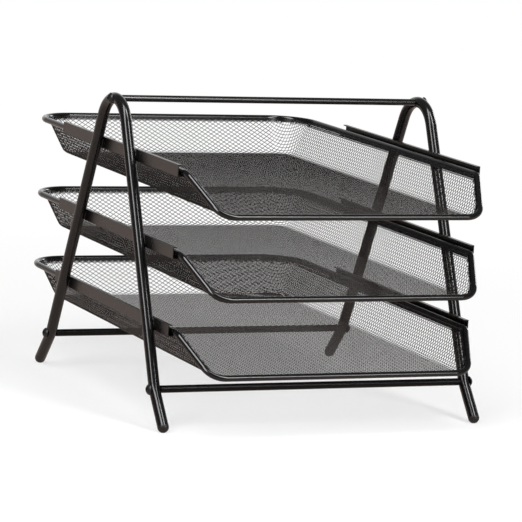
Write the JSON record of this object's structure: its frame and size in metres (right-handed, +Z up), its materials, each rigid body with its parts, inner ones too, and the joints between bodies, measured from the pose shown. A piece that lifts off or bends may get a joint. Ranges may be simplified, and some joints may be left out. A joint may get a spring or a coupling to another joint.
{
  "type": "paper tray",
  "caption": "Desk paper tray: open-mesh trays with a low sloping front lip slide on channel rails between two bent-tube A-frames.",
  "frame": {"origin": "centre of the whole part's footprint, on the surface that it stands on", "axes": "+Z up, +Y towards the rear of the trays, so the low front lips face -Y, +X to the right seen from the front"},
  "size_m": [0.2896, 0.3856, 0.2505],
  "materials": {
    "frame_paint": "satin black powder coat on bent steel tube and rod",
    "rail_paint": "satin dark grey-brown paint on folded steel sheet",
    "wire_paint": "semi-gloss black paint on steel wire and hem strip",
    "mesh_paint": "satin black paint on expanded steel mesh",
    "screw_black": "semi-gloss black coated steel screw",
    "plug_plastic": "matte black moulded plastic"
  },
  "bodies": {
    "frame": {"left_side_frame": "frame_paint", "right_side_frame": "frame_paint", "top_cross_rod": "frame_paint", "front_cross_rod": "frame_paint", "rear_cross_rod": "frame_paint", "left_top_screw": "screw_black", "right_top_screw": "screw_black", "left_front_screw": "screw_black", "right_front_screw": "screw_black", "left_rear_screw": "screw_black", "right_rear_screw": "screw_black", "left_front_foot_plug": "plug_plastic", "left_rear_foot_plug": "plug_plastic", "right_front_foot_plug": "plug_plastic", "right_rear_foot_plug": "plug_plastic", "left_upper_rail": "rail_paint", "left_middle_rail": "rail_paint", "left_lower_rail": "rail_paint", "right_upper_rail": "rail_paint", "right_middle_rail": "rail_paint", "right_lower_rail": "rail_paint"},
    "upper_tray": {"upper_rim_wire": "wire_paint", "upper_hem": "wire_paint", "upper_mesh_wall": "mesh_paint", "upper_mesh_floor": "mesh_paint"},
    "middle_tray": {"middle_rim_wire": "wire_paint", "middle_hem": "wire_paint", "middle_mesh_wall": "mesh_paint", "middle_mesh_floor": "mesh_paint"},
    "lower_tray": {"lower_rim_wire": "wire_paint", "lower_hem": "wire_paint", "lower_mesh_wall": "mesh_paint", "lower_mesh_floor": "mesh_paint"}
  },
  "joints": [
    {"name": "upper_tray_slide", "type": "slide", "parent": "frame", "child": "upper_tray", "axis": [0, -1, 0], "range_m": [0, 0.2]},
    {"name": "middle_tray_slide", "type": "slide", "parent": "frame", "child": "middle_tray", "axis": [0, -1, 0], "range_m": [0, 0.2]},
    {"name": "lower_tray_slide", "type": "slide", "parent": "frame", "child": "lower_tray", "axis": [0, -1, 0], "range_m": [0, 0.2]}
  ]
}
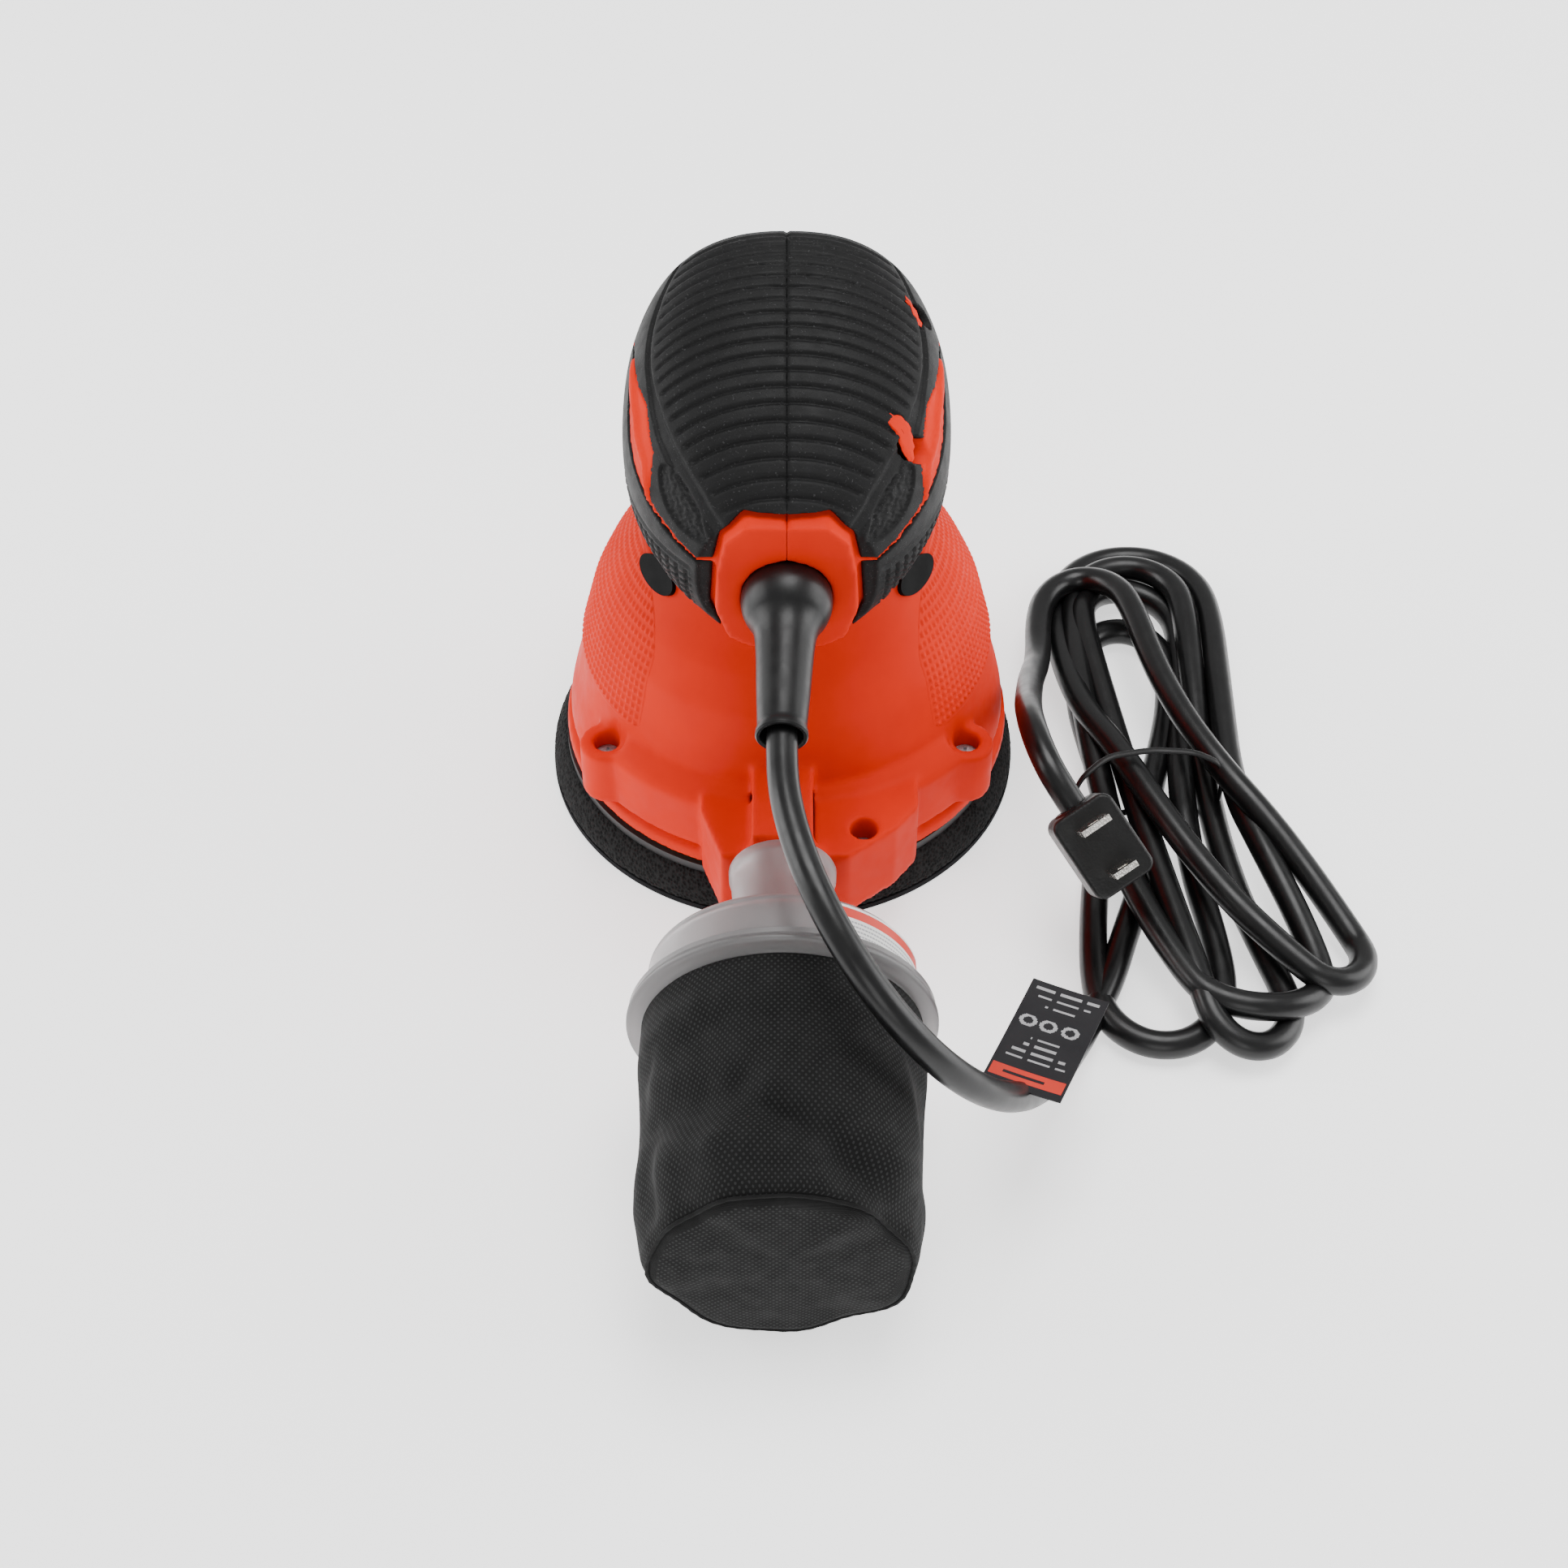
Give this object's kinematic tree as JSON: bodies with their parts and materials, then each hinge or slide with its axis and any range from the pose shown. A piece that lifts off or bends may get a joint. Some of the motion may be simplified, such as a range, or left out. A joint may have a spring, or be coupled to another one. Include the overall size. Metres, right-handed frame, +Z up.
{
  "type": "random-orbit sander",
  "caption": "Palm sander with a round orbiting pad, grip-covered motor head, rocker switch, rear dust cup with cloth filter, and mains cord with plug.",
  "frame": {"origin": "on the sanding face, on the motor's axis", "axes": "+Z up along the motor's axis, +Y forwards to the nose with its rocker switch, -Y back to the dust filter, +X to the user's right"},
  "size_m": [0.213, 0.266, 0.1496],
  "materials": {
    "orange_plastic": "fine moulded texture",
    "black_rubber": "soft moulded grip",
    "black_plastic": "fine moulded texture",
    "badge_plastic": "satin",
    "tan_rubber": "matt",
    "screw_steel": "zinc plated",
    "bearing_steel": "ground",
    "lamination_steel": "varnished stack",
    "copper_wire": "enamelled wire",
    "copper_bars": "turned copper",
    "brass": "pressed sheet",
    "brass_plated": "nickel plated",
    "carbon": "pressed carbon",
    "cast_alloy": "die cast",
    "weight_steel": "sintered",
    "grey_plastic": "moulded",
    "rocker_plastic": "satin",
    "cord_pvc": "satin vinyl",
    "plug_pvc": "moulded vinyl",
    "boot_rubber": "satin",
    "tie_plastic": "coated wire",
    "tag_card": "printed sheet",
    "pad_foam": "foam",
    "hook_fabric": "hook and loop",
    "frosted_plastic": "smoked, frosted",
    "label_paper": "printed film",
    "bag_fabric": "non-woven felt"
  },
  "bodies": {
    "root": {"left_housing": "orange_plastic", "right_housing": "orange_plastic", "left_top_grip": "black_rubber", "right_top_grip": "black_rubber", "left_side_grip": "black_rubber", "right_side_grip": "black_rubber", "shroud": "orange_plastic", "side_badges": "badge_plastic", "brake_ring": "tan_rubber", "fan_baffle": "black_plastic", "baffle_screws": "screw_steel", "shroud_screws": "screw_steel", "housing_screws": "screw_steel", "lower_bearing_outer_ring": "bearing_steel", "upper_bearing_outer_ring": "bearing_steel", "bearing_sleeve": "black_rubber", "field_core": "lamination_steel", "field_coils": "copper_wire", "brush_holders": "brass", "left_brush_spring": "screw_steel", "right_brush_spring": "screw_steel", "switch_body": "black_plastic", "switch_surround": "black_plastic", "internal_leads": "cord_pvc", "cord_clamp": "black_plastic", "clamp_screws": "screw_steel", "strain_relief_boot": "boot_rubber", "cord_lead": "cord_pvc", "cord_hank": "cord_pvc", "cord_tail": "cord_pvc", "hank_tie": "tie_plastic", "plug_body": "plug_pvc", "plug_blades": "brass_plated", "cord_tag": "tag_card"},
    "rotor": {"motor_shaft": "bearing_steel", "armature_core": "lamination_steel", "armature_windings": "copper_wire", "commutator": "copper_bars", "fan": "grey_plastic", "bearing_carrier": "cast_alloy", "counterweight": "weight_steel", "lower_bearing_inner_ring": "bearing_steel", "upper_bearing_inner_ring": "bearing_steel", "pad_bearing_outer_ring": "bearing_steel"},
    "pad": {"pad_bearing_inner_ring": "bearing_steel", "pad_hub": "cast_alloy", "pad_plate": "black_plastic", "pad_foam": "pad_foam", "hook_layer": "hook_fabric", "pad_screws": "screw_steel"},
    "rocker": {"switch_rocker": "rocker_plastic"},
    "left_carbon": {"left_brush": "carbon"},
    "right_carbon": {"right_brush": "carbon"},
    "cup": {"dust_cup": "frosted_plastic", "cup_label": "label_paper"},
    "filter": {"filter_frame": "frosted_plastic", "filter_bag": "bag_fabric"}
  },
  "joints": [
    {"name": "rotor_spin", "type": "hinge", "parent": "root", "child": "rotor", "pos_m": [0, 0, 0], "axis": [0, 0, 1], "continuous": true},
    {"name": "pad_spin", "type": "hinge", "parent": "rotor", "child": "pad", "pos_m": [-0.001, 0, 0], "axis": [0, 0, 1], "continuous": true},
    {"name": "rocker_tilt", "type": "hinge", "parent": "root", "child": "rocker", "pos_m": [0, 0.041, 0.112], "axis": [1, 0, 0], "range_deg": [0, 12]},
    {"name": "left_brush_slide", "type": "slide", "parent": "root", "child": "left_carbon", "axis": [-1, 0, 0], "range_m": [0, 0.003], "stiffness_N_per_m": 300, "springref_m": -0.004, "deforming": ["left_brush_spring"]},
    {"name": "right_brush_slide", "type": "slide", "parent": "root", "child": "right_carbon", "axis": [1, 0, 0], "range_m": [0, 0.003], "stiffness_N_per_m": 300, "springref_m": -0.004, "deforming": ["right_brush_spring"]},
    {"name": "cup_slide", "type": "slide", "parent": "root", "child": "cup", "axis": [0, -0.9969, -0.0785], "range_m": [0, 0.03]},
    {"name": "filter_slide", "type": "slide", "parent": "cup", "child": "filter", "axis": [0, -0.9969, -0.0785], "range_m": [0, 0.012]}
  ]
}
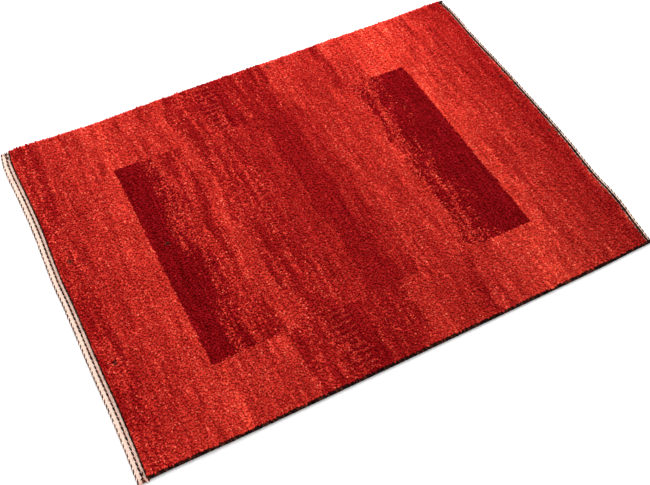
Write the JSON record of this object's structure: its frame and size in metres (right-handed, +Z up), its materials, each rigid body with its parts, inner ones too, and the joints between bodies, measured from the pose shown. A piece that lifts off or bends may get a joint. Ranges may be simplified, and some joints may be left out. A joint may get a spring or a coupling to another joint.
{
  "type": "gabbeh rug",
  "caption": "Small knotted-wool gabbeh rug lying flat, with red abrash pile, flat-woven cream end bands, dark twined rows and dark overcast selvedges.",
  "frame": {"origin": "under the middle of the rug, on the surface that it lies on", "axes": "+X along the rug towards the end with the narrower kilim band, +Y across it towards the far side in the picture, +Z up out of the pile"},
  "size_m": [1.202, 0.8656, 0.0137],
  "materials": {
    "pile_wool": "deep matt knotted wool pile in orange-red, madder and wine abrash bands",
    "kilim_wool": "matt undyed wool in a close weft-faced flat weave",
    "binding_wool": "matt dark brown overcast wool",
    "twining_wool": "matt dark brown twined wool",
    "stitching_wool": "matt dark brown whip-stitched wool"
  },
  "bodies": {
    "root": {"woven_cloth": "pile_wool", "selvedge_near": "binding_wool", "selvedge_far": "binding_wool", "twined_row_outer_left": "twining_wool", "twined_row_inner_left": "twining_wool", "edge_stitch_left": "stitching_wool", "twined_row_outer_right": "twining_wool", "twined_row_inner_right": "twining_wool", "edge_stitch_right": "stitching_wool"}
  },
  "joints": []
}
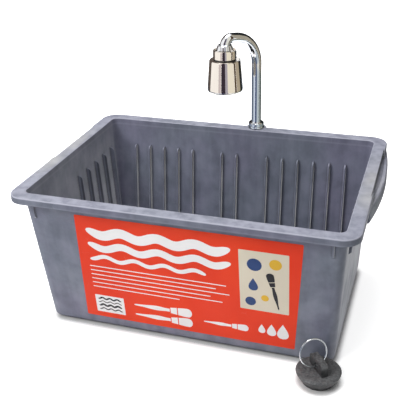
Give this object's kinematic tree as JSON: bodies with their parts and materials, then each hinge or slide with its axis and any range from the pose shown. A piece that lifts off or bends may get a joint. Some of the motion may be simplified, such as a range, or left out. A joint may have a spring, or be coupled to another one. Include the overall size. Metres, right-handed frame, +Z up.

##########

Tell how many lines hold the string "hinge", giving the number and nothing else.

5